Attempt to convert a value to a number.

Will convert to int type if it has no decimal places.

Args

value: the value (string, int, float, etc) to convert.

Returns

int: an integer value if there are no decimal places
float: a floating point value if there were decimal places

Raises

ValueError: if the value cannot be converted

Expand source code

def normalise_number(value):
    """Attempt to convert a value to a number.

    Will convert to int type if it has no decimal places.

    Args:
        value: the value (string, int, float, etc) to convert.

    Returns:
        int: an integer value if there are no decimal places
        float: a floating point value if there were decimal places

    Raises:
        ValueError: if the value cannot be converted

    """
    try:
        n = float(value)
        if n == int(n):
            return int(n)
        else:
            return n
    except:
        raise ValueError("Cannot convert to number: {}".format(value))

def normalise_space(value)

Normalise whitespace only in a string

This method will convert the input value to a string first, then remove any leading or trailing whitespace, and replace all sequences of internal whitespace (including line breaks) with a single space character.

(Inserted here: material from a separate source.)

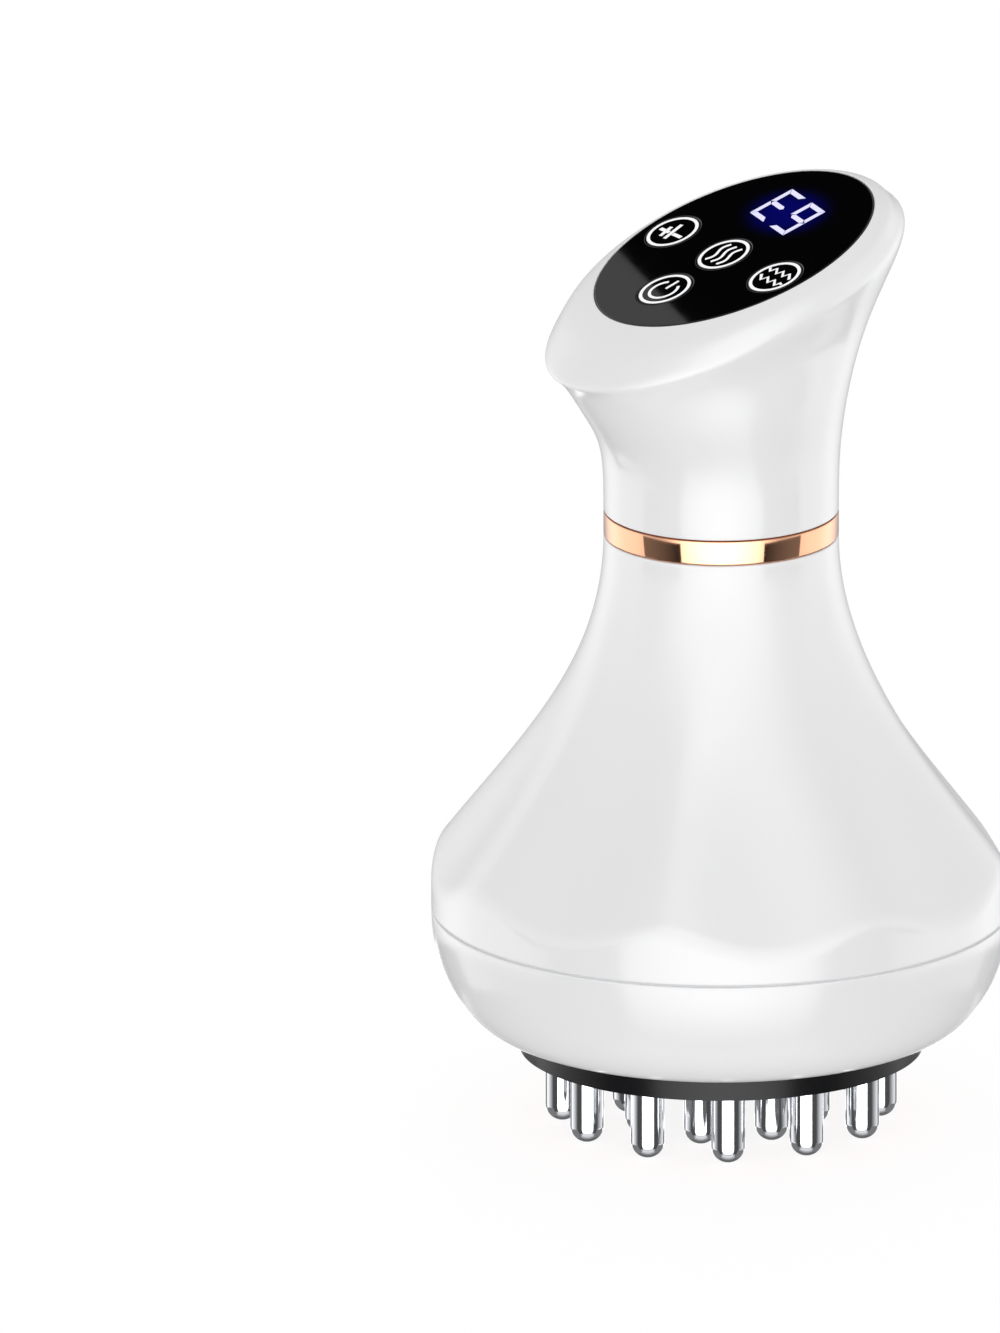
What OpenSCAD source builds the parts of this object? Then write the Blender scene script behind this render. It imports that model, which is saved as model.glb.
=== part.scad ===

Note: this does not perform other normalisations (date, etc), but simply calls the str() function on the value provided.

Args

value: the value to normalise

Returns

str: a string representation of the original value, with whitespace normalised.

Expand source code

def normalise_space(value):
    """Normalise whitespace only in a string

    This method will convert the input value to a string first, then
    remove any leading or trailing whitespace, and replace all
    sequences of internal whitespace (including line breaks) with a
    single space character.

    Note: this does not perform other normalisations (date, etc), but
    simply calls the str() function on the value provided.

    Args:
        value: the value to normalise

    Returns:
        str: a string representation of the original value, with whitespace normalised.

    """
    if is_empty(value):
        return ''
    else:
        value = str(value).strip().replace("\n", " ")
        return re.sub(
            _WHITESPACE_PATTERN,
            ' ',
            value
        )

def normalise_string(value)

Normalise a string.

Remove all leading and trailing whitespace. Convert to lower case. Replace all internal whitespace (including lineends) with a single space. Replace None with ''.

The input value will be forced to a string using str()

Args

value: the string to normalise

Returns

str: the normalised string

Expand source code

def normalise_string(value):
    """Normalise a string.

    Remove all leading and trailing whitespace. Convert to lower
    case. Replace all internal whitespace (including lineends) with a
    single space. Replace None with ''.

    The input value will be forced to a string using str()

    Args:
        value: the string to normalise

    Returns:
        str: the normalised string

    """
    if value is None:
        value = ''
    else:
        value = str(value)
    return normalise_space(unidecode.unidecode(value)).lower()

def typeof(value, col=None)

Use duck typing and HXL hinting to guess of a value

Args

value: the value to check
col : Column: an optional Column object for hinting (via the hashtag and attributes)

Returns

str: one of the strings "date", "number", "empty", or "string"

Expand source code

def typeof(value, col=None):
    """Use duck typing and HXL hinting to guess of a value

    Args:
        value: the value to check
        col (hxl.model.Column): an optional Column object for hinting (via the hashtag and attributes)

    Returns:
        str: one of the strings "date", "number", "empty", or "string"

    """
    if col and col.tag == '#date' and is_date(value):
        return 'date'
    elif is_number(value):
        return 'number'
    elif is_empty(value):
        return 'empty'
    else:
        return 'string'